[start of Data section]

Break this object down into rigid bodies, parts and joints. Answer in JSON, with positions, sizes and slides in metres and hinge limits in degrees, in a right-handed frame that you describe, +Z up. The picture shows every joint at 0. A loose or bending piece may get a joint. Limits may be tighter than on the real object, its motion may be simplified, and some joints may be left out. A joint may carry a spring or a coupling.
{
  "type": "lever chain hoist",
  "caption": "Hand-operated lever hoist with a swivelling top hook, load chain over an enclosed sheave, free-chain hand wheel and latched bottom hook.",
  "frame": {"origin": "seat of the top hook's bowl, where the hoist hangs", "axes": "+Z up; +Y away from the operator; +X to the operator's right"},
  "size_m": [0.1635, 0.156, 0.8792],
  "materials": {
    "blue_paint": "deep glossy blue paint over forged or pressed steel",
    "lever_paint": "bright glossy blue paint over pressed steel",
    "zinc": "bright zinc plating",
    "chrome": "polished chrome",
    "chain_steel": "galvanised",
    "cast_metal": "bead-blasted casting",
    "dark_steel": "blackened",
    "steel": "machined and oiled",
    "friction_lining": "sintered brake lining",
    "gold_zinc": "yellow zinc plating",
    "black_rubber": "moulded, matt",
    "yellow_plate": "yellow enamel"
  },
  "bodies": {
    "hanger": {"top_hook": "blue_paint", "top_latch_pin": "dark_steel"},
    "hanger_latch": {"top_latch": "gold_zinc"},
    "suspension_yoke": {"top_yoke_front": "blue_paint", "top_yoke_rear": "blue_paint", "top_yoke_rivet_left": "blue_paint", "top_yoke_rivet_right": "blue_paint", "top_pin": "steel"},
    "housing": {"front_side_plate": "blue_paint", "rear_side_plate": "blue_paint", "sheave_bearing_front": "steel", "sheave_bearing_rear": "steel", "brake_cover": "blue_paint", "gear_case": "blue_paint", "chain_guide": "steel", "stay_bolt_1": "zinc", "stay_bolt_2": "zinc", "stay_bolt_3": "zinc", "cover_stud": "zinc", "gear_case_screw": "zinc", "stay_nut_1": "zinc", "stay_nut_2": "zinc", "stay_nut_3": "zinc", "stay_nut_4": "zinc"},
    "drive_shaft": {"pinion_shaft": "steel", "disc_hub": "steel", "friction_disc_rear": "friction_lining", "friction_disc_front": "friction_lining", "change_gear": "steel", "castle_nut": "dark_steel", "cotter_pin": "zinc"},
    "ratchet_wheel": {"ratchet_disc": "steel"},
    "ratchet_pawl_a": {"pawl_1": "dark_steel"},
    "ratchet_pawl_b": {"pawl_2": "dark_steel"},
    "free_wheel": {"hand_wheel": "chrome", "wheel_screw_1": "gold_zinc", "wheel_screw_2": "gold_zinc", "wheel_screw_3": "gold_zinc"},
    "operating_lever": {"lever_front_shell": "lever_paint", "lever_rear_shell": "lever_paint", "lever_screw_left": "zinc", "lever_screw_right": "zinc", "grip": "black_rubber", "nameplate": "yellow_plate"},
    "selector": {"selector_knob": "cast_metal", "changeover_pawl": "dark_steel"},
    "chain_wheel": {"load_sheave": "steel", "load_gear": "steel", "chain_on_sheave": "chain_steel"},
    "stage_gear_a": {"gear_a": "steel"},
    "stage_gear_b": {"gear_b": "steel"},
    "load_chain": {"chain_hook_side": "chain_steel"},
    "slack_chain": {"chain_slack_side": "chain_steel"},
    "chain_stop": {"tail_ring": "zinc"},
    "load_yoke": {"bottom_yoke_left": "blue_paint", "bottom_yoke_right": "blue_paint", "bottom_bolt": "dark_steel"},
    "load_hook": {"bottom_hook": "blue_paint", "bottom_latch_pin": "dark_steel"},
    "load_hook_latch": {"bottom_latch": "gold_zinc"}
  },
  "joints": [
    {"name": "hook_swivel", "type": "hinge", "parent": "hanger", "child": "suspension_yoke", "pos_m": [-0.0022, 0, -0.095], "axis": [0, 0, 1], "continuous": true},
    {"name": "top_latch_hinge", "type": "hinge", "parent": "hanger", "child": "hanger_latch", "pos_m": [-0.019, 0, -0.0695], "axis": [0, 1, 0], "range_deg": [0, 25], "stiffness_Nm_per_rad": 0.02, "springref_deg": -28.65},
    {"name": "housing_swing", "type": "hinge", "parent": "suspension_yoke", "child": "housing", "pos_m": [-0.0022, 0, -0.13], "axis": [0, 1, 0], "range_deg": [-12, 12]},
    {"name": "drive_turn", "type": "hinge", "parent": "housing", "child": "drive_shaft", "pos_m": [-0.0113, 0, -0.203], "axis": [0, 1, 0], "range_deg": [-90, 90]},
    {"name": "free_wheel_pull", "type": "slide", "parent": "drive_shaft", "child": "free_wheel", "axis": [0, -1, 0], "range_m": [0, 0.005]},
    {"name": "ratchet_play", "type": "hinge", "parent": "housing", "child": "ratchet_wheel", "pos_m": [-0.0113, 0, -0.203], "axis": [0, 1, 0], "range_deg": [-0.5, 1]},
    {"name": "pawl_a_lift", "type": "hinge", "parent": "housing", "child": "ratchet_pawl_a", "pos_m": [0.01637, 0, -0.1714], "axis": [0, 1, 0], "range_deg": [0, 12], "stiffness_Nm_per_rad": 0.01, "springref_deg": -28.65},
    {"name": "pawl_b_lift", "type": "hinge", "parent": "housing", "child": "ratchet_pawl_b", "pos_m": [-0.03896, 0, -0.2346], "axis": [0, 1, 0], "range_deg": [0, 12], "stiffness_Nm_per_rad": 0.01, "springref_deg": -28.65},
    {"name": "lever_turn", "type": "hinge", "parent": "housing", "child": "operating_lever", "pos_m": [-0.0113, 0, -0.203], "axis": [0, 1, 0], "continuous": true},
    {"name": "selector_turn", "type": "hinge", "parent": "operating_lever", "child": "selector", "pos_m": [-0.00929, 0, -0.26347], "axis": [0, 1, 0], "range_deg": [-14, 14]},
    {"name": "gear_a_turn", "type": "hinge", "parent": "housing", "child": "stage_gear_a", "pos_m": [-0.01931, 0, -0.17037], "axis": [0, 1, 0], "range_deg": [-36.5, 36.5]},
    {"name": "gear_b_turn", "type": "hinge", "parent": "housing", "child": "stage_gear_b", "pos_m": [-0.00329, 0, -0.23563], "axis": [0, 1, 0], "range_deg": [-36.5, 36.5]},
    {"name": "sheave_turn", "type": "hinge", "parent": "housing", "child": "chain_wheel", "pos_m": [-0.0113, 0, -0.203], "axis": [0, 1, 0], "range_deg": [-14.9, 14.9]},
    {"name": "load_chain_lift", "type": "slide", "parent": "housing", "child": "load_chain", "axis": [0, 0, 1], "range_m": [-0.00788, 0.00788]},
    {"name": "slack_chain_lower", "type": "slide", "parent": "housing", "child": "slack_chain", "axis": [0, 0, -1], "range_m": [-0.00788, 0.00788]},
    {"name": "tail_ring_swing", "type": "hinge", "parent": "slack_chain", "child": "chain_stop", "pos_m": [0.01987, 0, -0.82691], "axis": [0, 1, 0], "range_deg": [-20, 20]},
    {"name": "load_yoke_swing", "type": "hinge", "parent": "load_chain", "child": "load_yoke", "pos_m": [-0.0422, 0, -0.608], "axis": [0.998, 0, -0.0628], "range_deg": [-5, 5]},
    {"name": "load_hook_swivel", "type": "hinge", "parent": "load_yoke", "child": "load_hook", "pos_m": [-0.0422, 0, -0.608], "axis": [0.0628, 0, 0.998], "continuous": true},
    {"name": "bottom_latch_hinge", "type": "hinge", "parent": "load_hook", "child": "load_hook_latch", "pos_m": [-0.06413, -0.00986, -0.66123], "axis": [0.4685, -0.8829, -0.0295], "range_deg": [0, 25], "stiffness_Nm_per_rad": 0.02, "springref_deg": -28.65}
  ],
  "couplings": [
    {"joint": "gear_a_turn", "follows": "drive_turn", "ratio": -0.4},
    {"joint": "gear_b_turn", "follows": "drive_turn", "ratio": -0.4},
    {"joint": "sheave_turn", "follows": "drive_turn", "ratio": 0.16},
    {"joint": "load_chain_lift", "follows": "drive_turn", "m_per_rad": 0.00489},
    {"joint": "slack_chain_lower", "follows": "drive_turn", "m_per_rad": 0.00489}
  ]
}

[end of Data section]

Aim of the task: Tally how many lines of the material contain the word "joints". The answer must be the number and nothing else.

Exercise result: 2